All 61 seats in the Corsican Assembly 31 seats needed for a majority
- Registered: 207,162
- Turnout: 75.32%
|  | Majority party | Minority party | Third party |
| Leader | Dominique Bucchini | Nicolas Alfonsi | Jean-Paul de Rocca Serra |
| Party | French Communist Party | Socialist Party-Movement of Radicals of the Left alliance | Union for French Democracy-Rally for the Republic-National Centre of Independents and Peasants-Bonapartist Central Committee alliance |
| Seats before | 7 | 9 | 24 (19 UDF-RPR-CCB alliance, 5 CNIP) |
| Seats won | 5 | 16 | 26 |
| Seat change | −2 | +7 | +2 |
|  | Fourth party | Fifth party |
| Leader | Pascal Arrighi | Max Simeoni |
| Party | Front National | Union of the Corsican People-Muvimentu Corsu per l'Autodeterminazione alliance |
| Seats before | 6 | 6 (3 UPC, 3 MCA) |
| Seats won | 2 | 6 |
| Seat change | −4 | 0 |

= 1986 Corsican territorial election =

Legislative elections to the unicameral Corsican Assembly were held on 16 March 1986, alongside the regional elections held elsewhere in France. The recent decentralisation laws passed with the oversight of interior minister Gaston Defferre had given other regions regional councils, but Corsica's institutions, created from the 1982 Defferre accords, remained in tact, giving Corsica a more autonomous government than other regions.

As with the previous two Corsican elections in 1982 and 1984, it was difficult to garner a majority, as dissident parties and infighting were common. Leftist infighting resulted in a failure to properly create a coalition government as they had done in 1982, meaning the right got to retain the government and Jean-Paul de Rocca Serra maintained his position as president of the Corsican Assembly.

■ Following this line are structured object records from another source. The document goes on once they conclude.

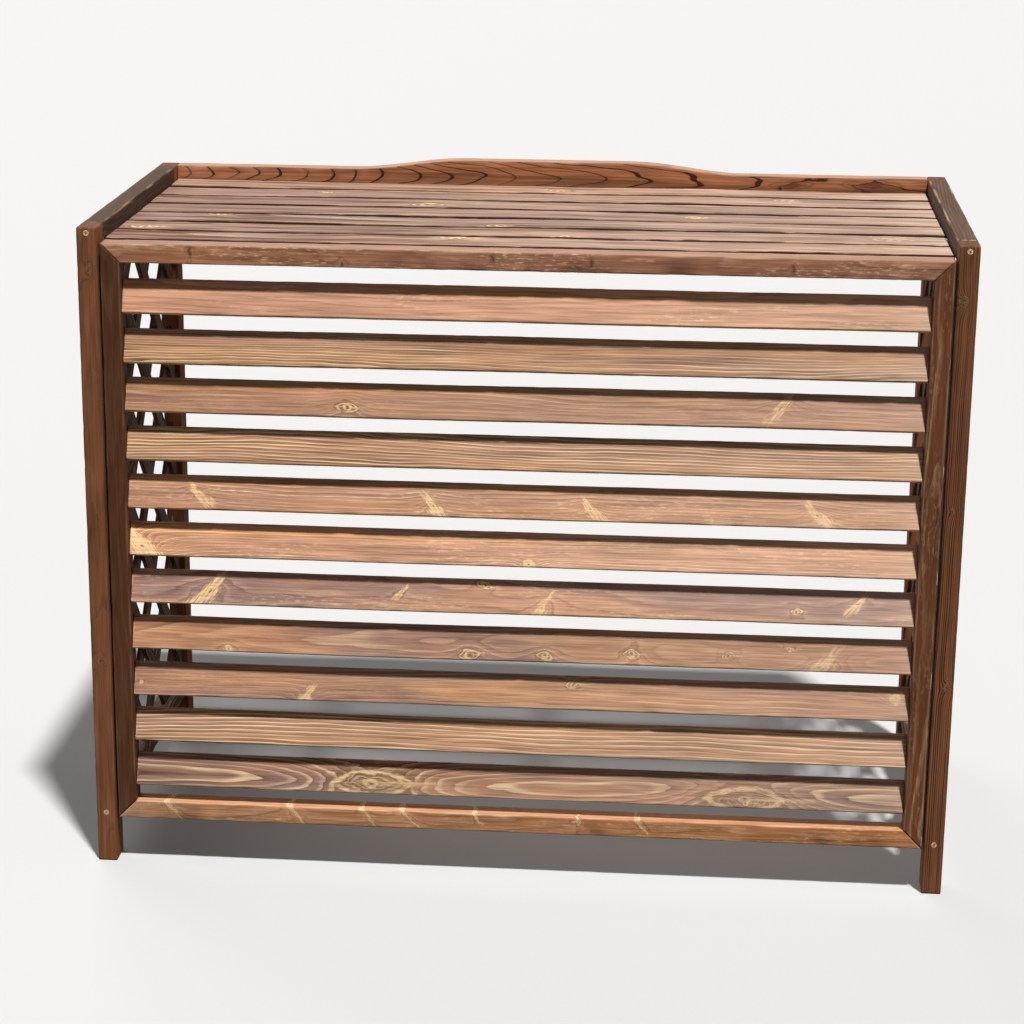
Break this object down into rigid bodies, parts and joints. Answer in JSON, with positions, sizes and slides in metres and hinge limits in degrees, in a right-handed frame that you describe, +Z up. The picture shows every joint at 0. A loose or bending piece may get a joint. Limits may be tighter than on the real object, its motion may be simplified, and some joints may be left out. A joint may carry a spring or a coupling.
{
  "type": "air conditioner screen",
  "caption": "Wooden screen that stands over an outdoor air conditioner, with a louvred front, lattice sides, a slatted top and an open back.",
  "frame": {"origin": "on the ground, under the middle of the screen", "axes": "+X to the right seen from the louvred front, +Y from the front to the open back, +Z up"},
  "size_m": [1.1, 0.55, 0.854],
  "materials": {
    "side_wood": "dark brown stained, weathered",
    "lattice_wood": "dark brown stained, weathered",
    "frame_wood": "brown stained, flaking",
    "louvre_wood": "brown stained, bleached by the sun",
    "deck_wood": "brown stained, bleached grey",
    "back_wood": "orange-brown stained",
    "screw_steel": "plain steel"
  },
  "bodies": {
    "root": {"left_front_post": "side_wood", "left_back_post": "side_wood", "left_top_rail": "side_wood", "left_bottom_rail": "side_wood", "left_lattice": "lattice_wood", "left_top_screw": "screw_steel", "left_bottom_screw": "screw_steel", "right_front_post": "side_wood", "right_back_post": "side_wood", "right_top_rail": "side_wood", "right_bottom_rail": "side_wood", "right_lattice": "lattice_wood", "right_top_screw": "screw_steel", "right_bottom_screw": "screw_steel", "front_top_rail": "frame_wood", "front_bottom_rail": "frame_wood", "front_left_stile": "frame_wood", "front_right_stile": "frame_wood", "louvre_01": "louvre_wood", "louvre_02": "louvre_wood", "louvre_03": "louvre_wood", "louvre_04": "louvre_wood", "louvre_05": "louvre_wood", "louvre_06": "louvre_wood", "louvre_07": "louvre_wood", "louvre_08": "louvre_wood", "louvre_09": "louvre_wood", "louvre_10": "louvre_wood", "louvre_11": "louvre_wood", "deck_slat_1": "deck_wood", "deck_slat_2": "deck_wood", "deck_slat_3": "deck_wood", "deck_slat_4": "deck_wood", "deck_slat_5": "deck_wood", "deck_slat_6": "deck_wood", "deck_slat_7": "deck_wood", "deck_batten_1": "side_wood", "deck_batten_2": "side_wood", "deck_batten_3": "side_wood", "deck_batten_4": "side_wood", "back_rail": "back_wood"}
  },
  "joints": []
}
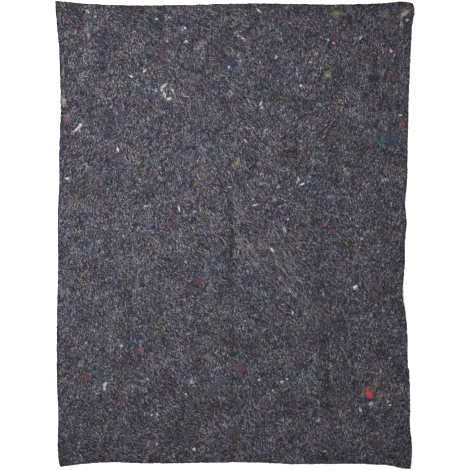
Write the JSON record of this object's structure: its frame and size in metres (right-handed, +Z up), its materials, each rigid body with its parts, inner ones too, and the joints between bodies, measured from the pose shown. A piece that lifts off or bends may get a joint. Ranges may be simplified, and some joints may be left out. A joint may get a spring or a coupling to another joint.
{
  "type": "moving blanket",
  "caption": "Flat moving blanket: one thick panel of grey recycled-fibre felt flecked with coloured threads, with plain cut edges and soft storage creases.",
  "frame": {"origin": "under the middle of the outline, on the surface that the blanket lies on", "axes": "+Z up, out of the blanket's upper face; +Y along its long side, towards the top of the reference view; +X across it, to the right"},
  "size_m": [1.5588, 2.031, 0.0094],
  "materials": {
    "felt": "matt needled felt of shredded grey and coloured fibres"
  },
  "bodies": {
    "root": {"felt_panel": "felt"}
  },
  "joints": []
}
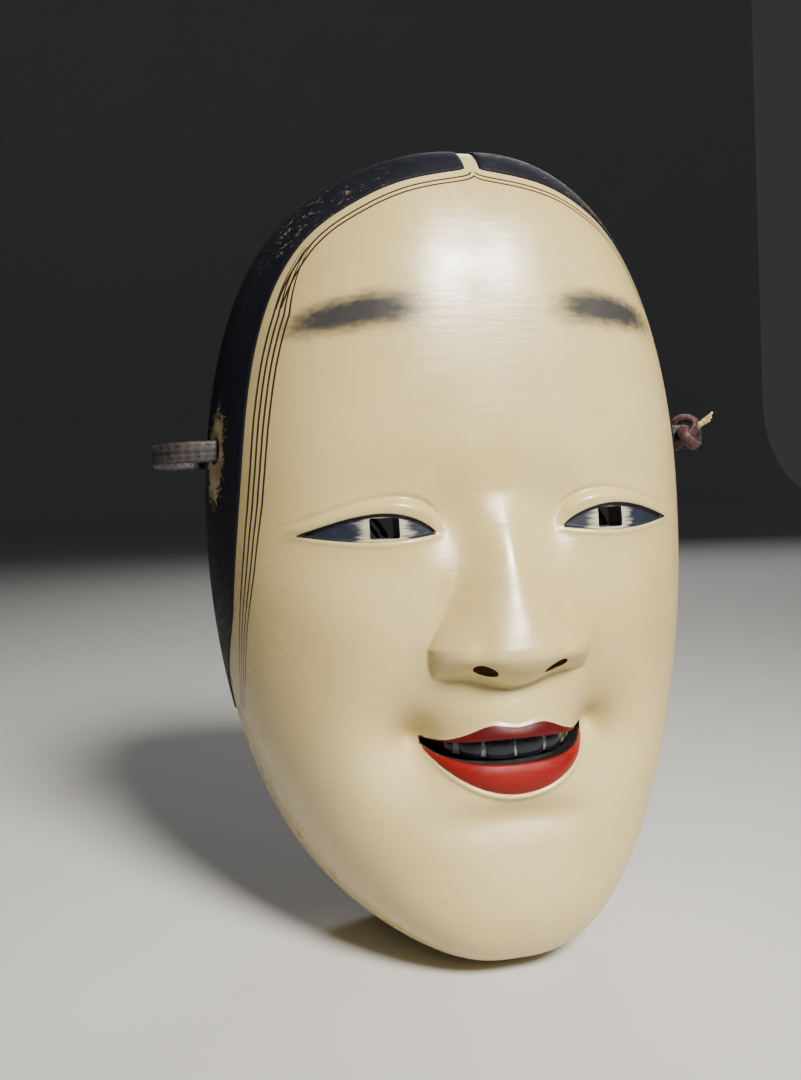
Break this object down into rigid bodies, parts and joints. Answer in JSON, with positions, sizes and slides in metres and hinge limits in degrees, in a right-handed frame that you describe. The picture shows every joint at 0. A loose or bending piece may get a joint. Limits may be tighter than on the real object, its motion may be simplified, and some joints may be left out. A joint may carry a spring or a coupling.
{
  "type": "noh mask",
  "caption": "Carved and painted mask of a young woman with an open back, braided tie cords and inner pads, worn on the face or hung by its rim",
  "frame": {"origin": "the middle of the flat back rim", "axes": "+Z to the crown, -Y the way the face looks, +X to the viewer's right; the back rim is the plane Y = 0"},
  "size_m": [0.1694, 0.0862, 0.214],
  "materials": {
    "hinoki_wood": "satin, aged",
    "back_lacquer": "rubbed urushi lacquer, satin",
    "gofun": "burnished shell white, semi-gloss",
    "hair_black": "ink black over glue, matt to satin, worn",
    "eye_paint": "indigo over shell white, satin",
    "vermilion": "vermilion, satin",
    "crimson": "deep red, satin",
    "tooth_black": "tooth black, gloss",
    "braid": "silk flat braid",
    "knot_silk": "silk braid, knotted",
    "gold_thread": "gilt thread binding",
    "pad_cloth": "padded silk"
  },
  "bodies": {
    "root": {"wood_core": "hinoki_wood", "back_lacquer": "back_lacquer", "face_coat": "gofun", "hair_coat_left": "hair_black", "hair_coat_right": "hair_black", "eye_coat_left": "eye_paint", "eye_coat_right": "eye_paint", "upper_lip_coat": "crimson", "lower_lip_coat": "vermilion", "teeth_coat": "tooth_black", "cord_left": "braid", "hank_left": "braid", "hank_tie_left": "gold_thread", "inner_knot_left": "braid", "cord_tip_left": "gold_thread", "cord_right": "braid", "hank_right": "braid", "hank_tie_right": "gold_thread", "inner_knot_right": "braid", "cord_tip_right": "gold_thread", "outer_knot_right": "knot_silk", "knot_tail_right": "gold_thread", "forehead_pad": "pad_cloth", "cheek_pad_left": "pad_cloth", "cheek_pad_right": "pad_cloth"}
  },
  "joints": []
}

Just two days after the 1986 elections, Max Simeoni of the Union of the Corsican People, alongside other autonomists and nationalists, raised accusations of electoral fraud by authorities in Haute-Corse. After a lengthy investigation by the French Council of State, the results of the election were annulled in Haute-Corse, and a by-election to elect the 33 members of the Corsican Assembly who were registered in Haute-Corse were put up for re-election in the 1987 territorial by-election in Haute-Corse.